How To Successfully Use Data For Your Email Marketing

7 Min Read

Analyzing data gathered across multiple channels provides marketers with valuable insights into audience preferences and behavior. This can lead to more focused, effective campaigns, which is why US marketers have invested around $5 billion into data management in the past couple of years.

And email remains a crucial marketing channel, with almost 70 percent of businesses putting money into it as they aim to grow, retain, and engage their audience.

Combining data and email has the power to create a powerful marketing strategy, but marketers must use the information they gather properly to achieve the best results.

How can you do this?

Define the Most Important Data

First and foremost, marketers should determine which metrics they’re going to focus on to improve their email marketing campaign.

The best email marketing software offers marketing teams access to a wealth of data, but scouring it all for actionable insights can be daunting. Especially for smaller, less-experienced marketers.

For email campaigns, marketers should focus on open rates, click-through rates, unsubscribe rates, bounce rates (to see how many emails fail to reach their address), list growth rates, spam complaints, new subscribers, mobile open rate, and ROI (based on the number of sales generated by a campaign minus the money spent on it).

You need a reliable email marketing automation platform and other tools to make the most of your campaigns.

These metrics offer a practical insight into the level of engagement and impact marketing emails make. Comparing data over set periods reveals the effectiveness of any changes implemented into the campaign and identifies opportunities to improve.

Trying to focus on too many metrics can spread marketing teams too thin, though, which is why it’s so important to pick only those which provide actionable information.

Use Benchmarks for Accurate, Consistent Measurement

Once you’ve identified the most effective metrics, you need to establish benchmarks. These represent the averages achieved through email marketing to date, such as the average number of opens across a six-month period. It’s helpful to gather data on industry averages, too, for a deeper insight. Compare these to measure how well the business’s email marketing is competing with others so far.

Establishing benchmarks enables marketers to determine how email marketing performance improves or drops over time. For example, open rates may increase while more subscribers choose to sign off.

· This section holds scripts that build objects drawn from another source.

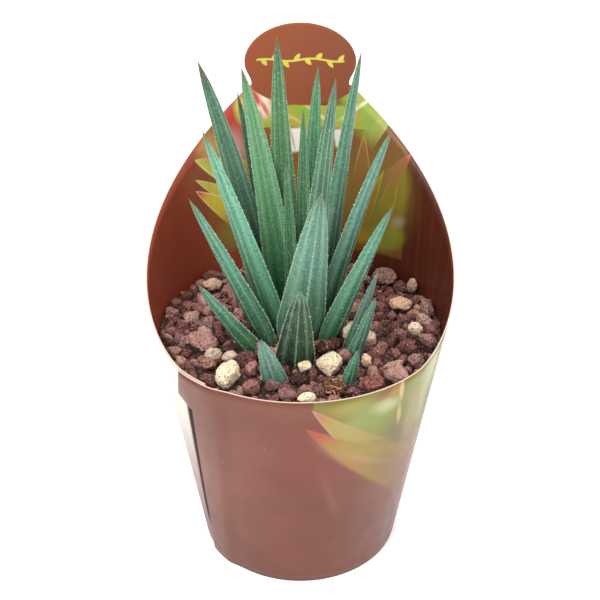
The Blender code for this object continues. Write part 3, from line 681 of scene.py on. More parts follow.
def build_sleeve(outside, inside, edge):
    """The card strip: wall, tongue, shoulder flap and tab, one net each, given its thickness at the end.

    A point of the wall stands at (turn, share of the rim height); its radius is the cone's plus the lap.
    """
    neck = math.degrees(NECK_HALF_WIDTH / cone(NECK_HEIGHT))
    columns = spaced([SEAM_ANGLE, 0.0, ARCH_END, 180.0 - neck], COLUMN_STEP)[:-1]
    tab_columns = 180.0 + neck * np.linspace(-1.0, 1.0, 61)
    rest = spaced([180.0 + neck, *SLIT, 360.0 + SEAM_ANGLE + WHITE_REACH], COLUMN_STEP)[1:]
    columns = np.concatenate([columns, tab_columns, rest])
    low, high = TONGUE_FOOT / FRONT_HEIGHT, TONGUE_TOP / FRONT_HEIGHT
    shares = spaced([0.0, low, high, 1.0], ROW_STEP)
    angle, share = np.meshgrid(columns, shares)
    height = rim_height(np.where(angle > 180.0, angle - 360.0, angle)) * share
    points, strip, tall, faces = [], [], [], []

    def add(turn, offset, height, marked, quads):
        """One net: where its points stand, the strip angle they are marked with, and its quads."""
        faces.append(quads + sum(map(len, points)))
        points.append(around(turn, cone(height) + offset, height).reshape(-1, 3))
        strip.append(marked.ravel())
        tall.append(height.ravel())

    quads = net(len(shares), len(columns))
    row, column = np.divmod(quads[:, 0], len(columns))
    in_slit = (columns[column] > SLIT[0] - NEAR) & (columns[column] < SLIT[1] - NEAR)
    in_slit &= (shares[row] > low - NEAR) & (shares[row] < high - NEAR)
    add(angle + seam_shift(angle, height), lap_offset(angle, height), height, angle, quads[~in_slit])
    # Tongue: dives through the slit and runs on behind the wall.
    rows = shares[(shares > low - NEAR) & (shares < high + NEAR)]
    angle, share = np.meshgrid(np.linspace(SEAM_ANGLE - TONGUE_REACH, SEAM_ANGLE, 25), rows)
    height = FRONT_HEIGHT * share
    height = np.where((share > high - NEAR) & (angle < SEAM_ANGLE - NEAR), height - TONGUE_DROP, height)
    add(angle + seam_shift(angle, height), lap_offset(angle, height), height, angle, net(*angle.shape))
    # Shoulder flap: a pointed ear beside the seam, lapped over the outside.
    share, out = np.meshgrid(shares[shares > high - NEAR], np.linspace(0.0, 1.0, 7), indexing="ij")
    height = FRONT_HEIGHT * share * (1.0 - out) + EAR_HEIGHT * out
    angle = SEAM_ANGLE - FLAP_REACH * out
    offset = lap_offset(SEAM_ANGLE, FRONT_HEIGHT * share) * (1.0 - out) + LAP_STEP * out
    add(angle, offset, height, angle, net(*angle.shape)[:, ::-1])
    # Tab: rows fan from the neck line to its oval outline.
    side = np.linspace(-1.0, 1.0, len(tab_columns))
    share, side = np.meshgrid(np.linspace(0.0, 1.0, 25), side, indexing="ij")
    turn = np.radians(TAB_SPAN * side)
    across = NECK_HALF_WIDTH * side * (1.0 - share) + TAB_HALF_WIDTH * np.sin(turn) * share
    height = NECK_HEIGHT * (1.0 - share) + (TAB_CENTRE_HEIGHT + TAB_HALF_HEIGHT * np.cos(turn)) * share
    angle = 180.0 + np.degrees(across / cone(height))
    angle = np.where(share == 0.0, 180.0 + neck * side, angle)
    add(angle, 0.0, height, angle, net(*angle.shape))
    points, strip, tall = map(np.concatenate, (points, strip, tall))
    made = piece("card_sleeve", points, faces, [outside, inside, edge], {"turn": strip})
    corners = np.zeros(len(made.data.loops), np.int32)
    made.data.loops.foreach_get("vertex_index", corners)
    for layer, centre, facing in (("front", 0.0, 1.0), ("back", 180.0, -1.0)):
        flat = unrolled(strip, tall, centre)[corners] * (facing, 1.0)
        made.data.uv_layers.new(name=layer).data.foreach_set("uv", flat.astype(np.float32).ravel())
    bm = bmesh.new()
    bm.from_mesh(made.data)
    bmesh.ops.remove_doubles(bm, verts=bm.verts, dist=2.0 * NEAR * MM)
    bmesh.ops.dissolve_degenerate(bm, edges=bm.edges, dist=NEAR * MM)
    bm.to_mesh(made.data)
    bm.free()
    shell = made.modifiers.new("card", "SOLIDIFY")
    shell.thickness = CARD * MM
    shell.offset = -1.0
    shell.material_offset = 1
    shell.material_offset_rim = 2
    place(made, "sleeve")


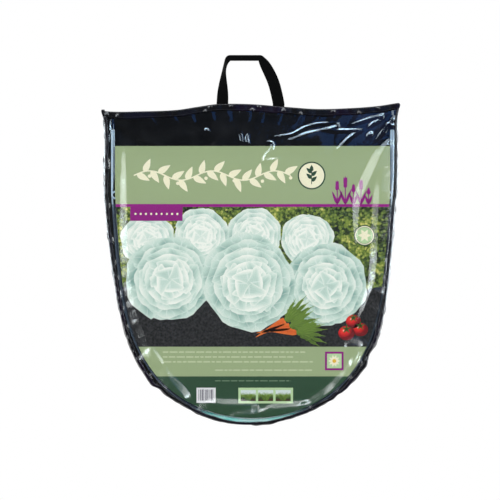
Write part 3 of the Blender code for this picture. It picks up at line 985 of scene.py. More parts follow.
def make_window():
    """The clear front: a tight sheet with creases that catch the light."""
    x, z, edge = panel_grid(300, 316)
    out = window_bulge * smooth_step(edge, 0.0, bulge_reach) + slack(x, z, edge, window_slack)
    for values in window_creases:
        out += crease(x, z, *values) * smooth_step(edge, 0.0, window_fade)
    out += edge_puckers(x, z, edge, 13)
    y = np.minimum(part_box("front_window")[1].y - out, -window_rest)
    window = piece("window_skin", grid_points(x, y, z).reshape(-1, 3), grid_faces(*x.shape), clear_vinyl,
                   "bag", "front_window")


def make_back():
    """The black back, slack between its seams, and flat under the handle's ends."""
    x, z, edge = panel_grid(190, 210)
    out = slack(x, z, edge, back_slack)
    for values in back_creases:
        out += crease(x, z, *values) * smooth_step(edge, *back_fade)
    out += edge_puckers(x, z, edge, 23) * back_pucker_share
    out = np.clip(out, -back_sink, back_swell)
    near_ends = 1 - smooth_step(np.minimum(abs(x - left_foot_x), abs(x - right_foot_x)), *flat_reach)
    near_ends = near_ends * smooth_step(z, *flat_levels)
    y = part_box("back_panel")[1].y + np.where(out > 0, out * (1 - near_ends), out)
    back = vinyl_sheet("back_skin", grid_points(x, y, z)[:, ::-1], np.array([0.0, -1.0, 0.0]), "back_panel")


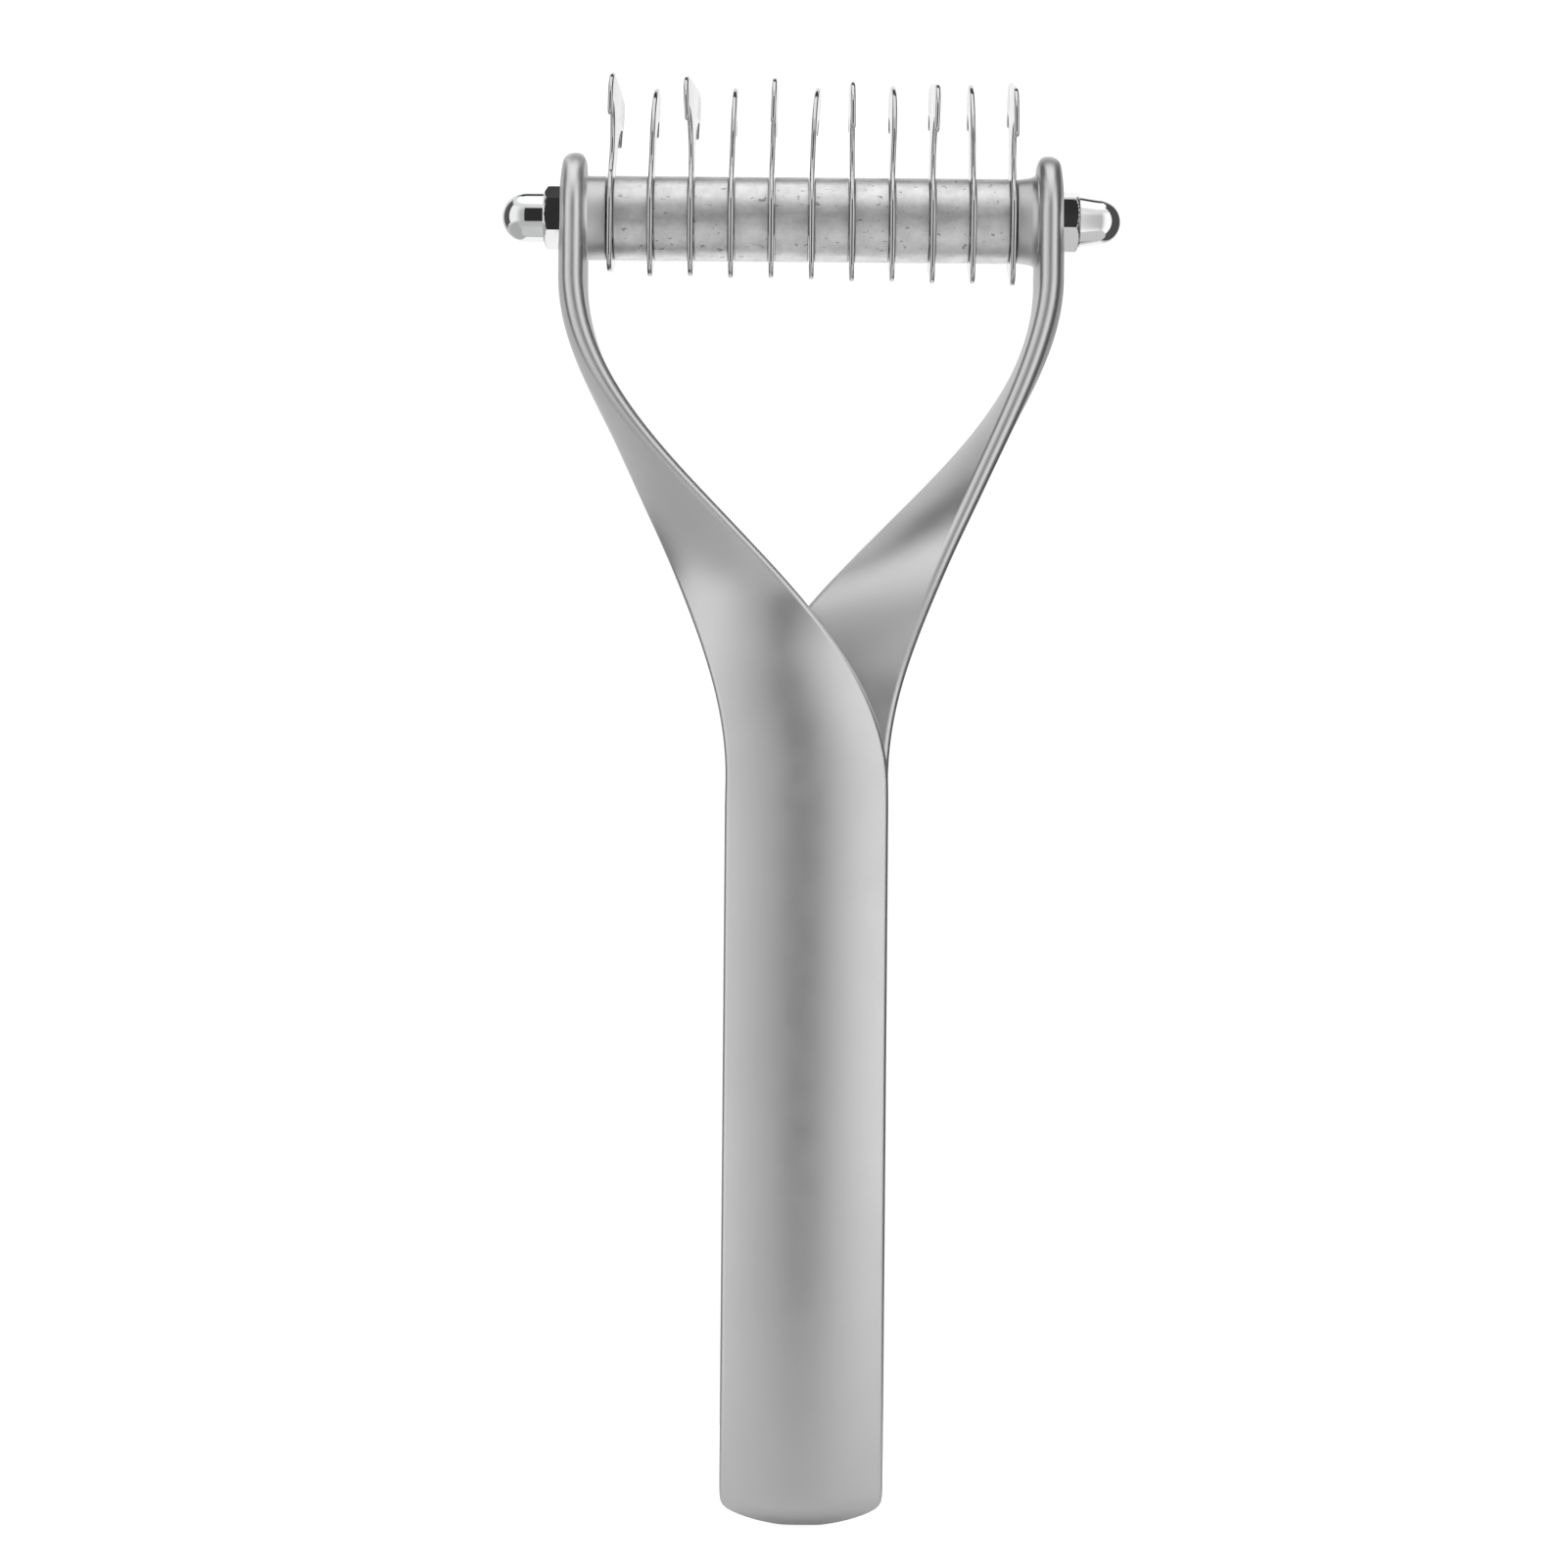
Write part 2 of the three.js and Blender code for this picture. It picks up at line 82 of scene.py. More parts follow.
# An outline's half width, in edge radii, is never less than this
LEAST_WIDTH = 1.05

# Mesh density: points round an edge roll and a face, sections in the butt, handle, arms and ear
# tops with the heights where the butt ends and the arms start, sides and steps of round pieces
ROLL_STEPS = 10
FACE_STEPS = 26
BUTT_HEIGHT = 5.75
ARMS_START = 88
BUTT_SECTIONS = 16
HANDLE_SECTIONS = 30
ARM_SECTIONS = 110
EAR_SECTIONS = 24
ROUND_SIDES = 96
NUT_SIDES = 144
NUT_CHAMFER_STEPS = 6
NUT_DOME_STEPS = 24
SPACER_STEPS = 12
BLADE_EDGE_STEPS = 4
ARC_STEP_DEG = 5
BISECTIONS = 40

# Edges that bend by more than this are drawn sharp
SHARP_DEG = {"handle": 40, "nut": 24, "blade": 50, "spacer": 30, "other": 35}

# Bosses and spot faces; a side is -1 for the left and 1 for the right
BOSS_FACE = 26.05
BOSS_ROOT = 30.2
BOSS_RADIUS = 5.3
BOSS_ROOT_RADIUS = {-1: 5.42, 1: 5.7}
# The boss flares into the ear through (distance before the root, extra radius) points
BOSS_FLARE = {
    -1: ((1.9, -0.1), (1.6, 0), (1.35, 0.2)),
    1: ((2.4, -0.2), (1.9, 0), (1.6, 0.3)),
}
BOSS_EDGE = 0.25
SPOT_FACE_FLOOR = 31.25
SPOT_FACE_RADIUS = 4.35
HOLE_RADIUS = 2.3

# Acorn nuts
NUT_ACROSS_FLATS = 7.0
NUT_BASE = 31.5
NUT_HEX_END = 33.95
NUT_TIP = 39.4
NUT_BORE_END = 36.7
NUT_CHAMFER = 0.35
NUT_COLLAR = 0.16
NUT_TURN_DEG = {-1: 0, 1: 12}
NUT_DOME_RADIUS = {-1: 3.15, 1: 3.25}
NUT_DOME_END_RADIUS = {-1: 3.15, 1: 2.85}

# Blades
BLADE_THICKNESS = 0.6
BLADE_EDGE = 0.24
# Keeps the finely drawn outline inside the CAD's
BLADE_INSET = 0.01
EYE_RADIUS = 6.9
HEEL_RADIUS = 2.5
HEEL_DROP = 5.25
BLADE_TOP = 17.2
BLADE_HALF_WIDTH = 9.8
HOOK_SHOULDER_RADIUS = 3.8
HOOK_TIP_HEIGHT = 12.0
HOOK_TIP_RADIUS = 0.8
GULLET_RADIUS = 5.5
GULLET_HEIGHT = 7.7
STEM_HALF_WIDTH = 3.0
STEM_FOOT_SPREAD_DEG = 36
BLADE_LEAN_DEG = (-4, 2.9, 2, 4.2, 3.7, 5.3, 7.9, 7.8, 10.3, 10.2, 13.2)
# The blades are not quite true: each leans sideways by the first number in millimetres at its
# hooks and is twisted there by the second in degrees, growing evenly from just above the rod
BLADE_BENDS = (
    (0.58, -2.4), (0.36, -1), (0, -4.5), (0.34, 0), (0.4, -0.6), (0.52, -2.9),
    (-0.1, 0), (0.33, 2.2), (0.2, 1), (-0.1, 0), (-0.1, -0.5),
)
BEND_START = 5.6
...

In this case, it’s clear that subject lines are doing their job, but the content of the emails could be the problem. This would lead the way for a more in-depth analysis, such as comparing low- and high-performing emails for differences in visuals, tone, offers, etc

Understand and Segment Your Audience

Sending prospective or existing customers’ emails which are of no interest to them is a surefire way to see your subscriber list shrink. And it’s a common issue, with more than half of consumers receiving too many emails of little or no relevance to them.

Recognizing the different demographics within an audience is key for boosting the relevance and increasing an email’s power to engage recipients. Analyzing data helps marketers break their audience down into important segments, based on:

Location

Using geographic data collected at the point of registration allows marketers to send emails with information on relevant deals or events within the recipient’s area.

For example, a retail company might run a weekend sale in specific stores only. Notifying subscribers who live outside of range is a waste of everyone’s time, so focus on locals instead.

Purchase habits

Importing data from an e-commerce platform enables marketers to explore subscribers’ purchase habits, such as buying frequency, amount spent, order value average, and products purchased.

Studying this data, marketers can see which customers are worth the most and least to a brand, what their buying interests are, and when they’re likely to be looking to buy a specific product again.

Behavior

Behavioral data examples include cart abandonment, pages browsed, products added to cart, email clicks or opens, and form abandonment.

Understanding which pages and products customers spend most of their session time exploring makes it easier to segment them by interest. Meanwhile, cart abandonment data allows marketers to set up automatic email responses to be sent whenever a customer takes this action.

These are designed to keep them engaged and incentivize them to complete the transaction, using a discount or free shipping. If the data shows a high number of abandoned carts, it indicates a problem with specific products, prices, or website functions.

Personalize Emails for Higher Engagement

Personalization can be as simple as including the recipient’s name in the subject line, which is proven to make an email 26 percent more likely to be opened. And 90 percent of American consumers find personalized marketing content “very” or “somewhat” appealing.

But personalization can run deeper. For example, personalization is well-suited to a welcome email. Greet the recipient by name in the subject line and tailor the content to their interests to make more of a positive first impression.

Beyond this, marketers can target customers they know to have children with family-focused visuals and information that’s more relevant to parents than non-parents.

You might use data to send personalized emails on customers’ birthdays, too, including exclusive deals based on their age, purchase habits, location, etc. Birthday emails actually generate up to 342 percent higher revenue per email than standard marketing messages.

Data-driven email marketing takes time and close analysis, but it puts marketers in a better position to target customers more effectively.

Gather data from across email, social media, and interactions to learn about different demographics. This will help to make each email count, boost their relevance to customers, and reduce their risk of going unnoticed in cluttered inboxes.